For instance, if I buy a house, I will have many choices about how to pay for it, the length of mortgage and size of payments. If I get a dog, I will have to provide water and food for it, let it outside to go to the bathroom, take it for walks, buy various accessories, pay for grooming and vet bills. People often don’t consider the ramifications of choices and the responsibilities they entail down the road.
This same theme has been long borne out by literature of the past and the lessons about choices that characters make. For instance, in The Odyssey, after being imprisoned on Calypso’s island for seven years, Odysseus starts for Ithaca–his home–and has to make many choices in dealing with the dangers that await him along the way: choices that keep him alive and ensure his safe return finally.

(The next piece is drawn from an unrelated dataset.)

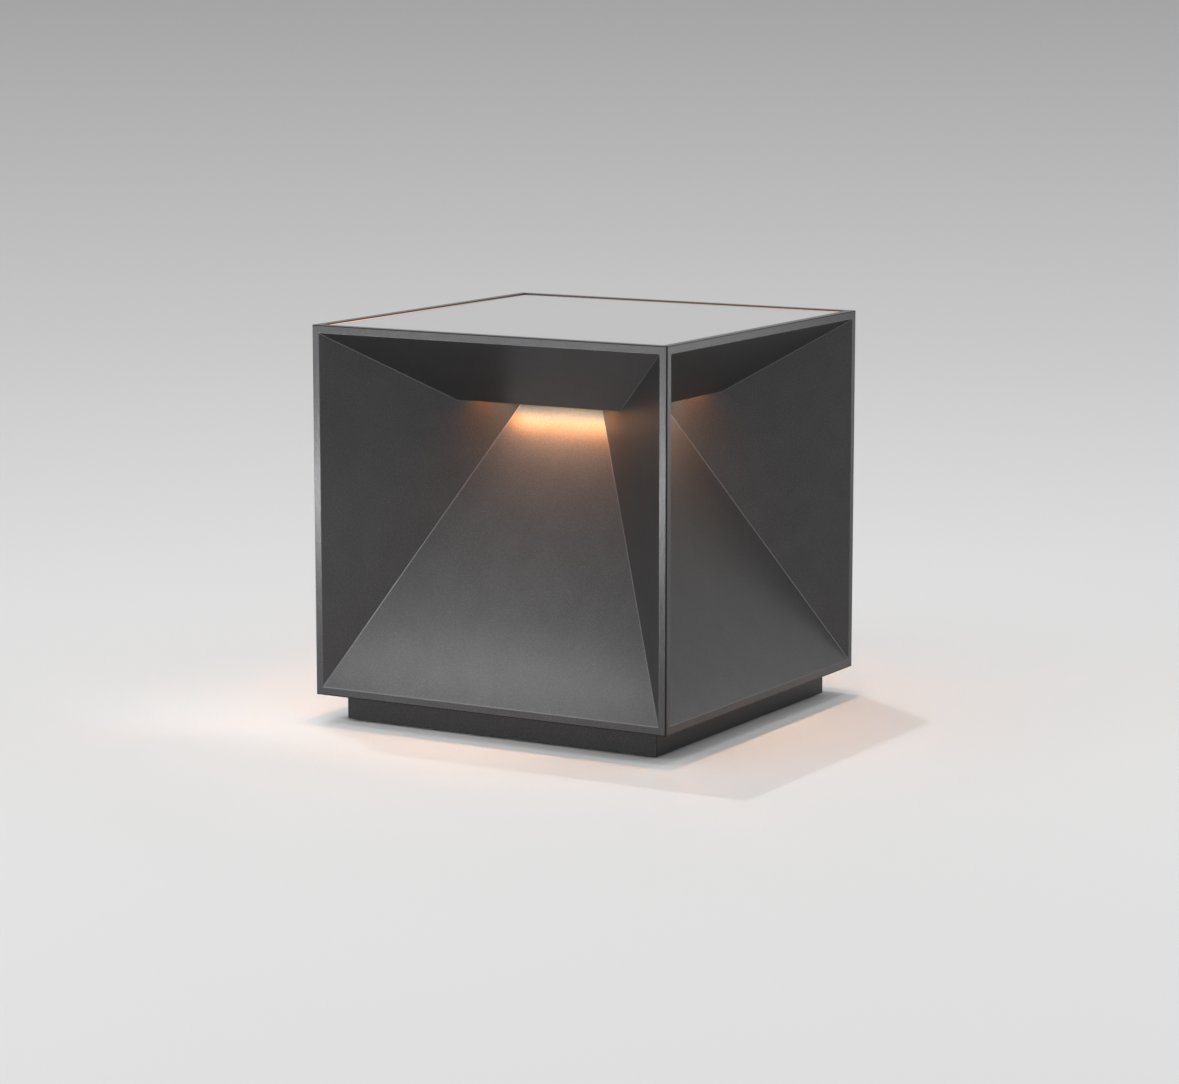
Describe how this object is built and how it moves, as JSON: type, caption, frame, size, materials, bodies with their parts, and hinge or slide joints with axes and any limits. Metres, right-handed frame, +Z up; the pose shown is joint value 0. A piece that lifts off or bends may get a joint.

In Oedipus the King, Oedipus doggedly chooses to learn the truth about who killed his city’s former king and ignores the prophet Tiresias’s advice until he learns that he himself is the murderer who also married his mother, the dead king’s wife. He ends up blinding himself and going into exile.
In Shakespeare’s tragedy, Macbeth chooses to kill Scotland’s rightful king which leads to more murders, cover-ups, and national civil war. And so forth. We can learn much about choices, particularly bad ones from literature, and how one choice creates a domino effect of follow-up choices and consequences for individuals.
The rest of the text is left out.